Becoming a limousine driver is not as easy as it may seem on the outside. 

Although limousine chauffeurs get to have a fun and exciting experience; while working at the right place, of course. You get to drive an athlete one day, a famous movie star the next and probably get a chance to meet your favorite celebrity too.

But this is only possible if your driving history is not too bumpy – as getting a job as a limousine chauffeur requires more than a valid driver’s license. 

Without proper knowledge of local traffic laws, navigation expertise and elementary knowledge of your city/town’s history will come in handy while submitting your application at a limousine company.

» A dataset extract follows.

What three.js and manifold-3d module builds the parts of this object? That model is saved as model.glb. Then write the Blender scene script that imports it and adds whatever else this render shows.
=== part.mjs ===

Roles and Responsibilities of a Limo Driver:

  • As a limousine driver, you must be able to drive multiple limo types equally well.
  • You will be responsible for maintaining as well as keeping the limousine clean.
  • It is your duty to carry out passenger luggage and safely transport it while riding.
  • Following the navigation is ideal but dropping-off your passengers on time is what makes you a hero and for that, you must be able to en-route when seeing a lot of traffic in front of you.
  • While on the job, you must always remember that you are the limousine company representative and your behavior, skills, and expertise will have a direct impact on the company’s image.

Documents Required to Become a Limo Driver:

To start off, a limousine driver must possess a valid driver’s license. Once you checkmark on that, you will need to apply for a chauffeur’s license. If you are wondering how to get it don’t worry before you will start picking up rides your employer company will provide you complete information and help you learn the necessary traits you possess. 

The company will provide you a week-long (or maybe longer) training program that will help you learn the basics of limousine maintenance, navigation through systems and reading road maps and most importantly, how to communicate with your riders.

As a limo driver, you will be able to earn tips other than your regular wage and might be receiving additional bonuses and rewards from the company, depending upon your performance.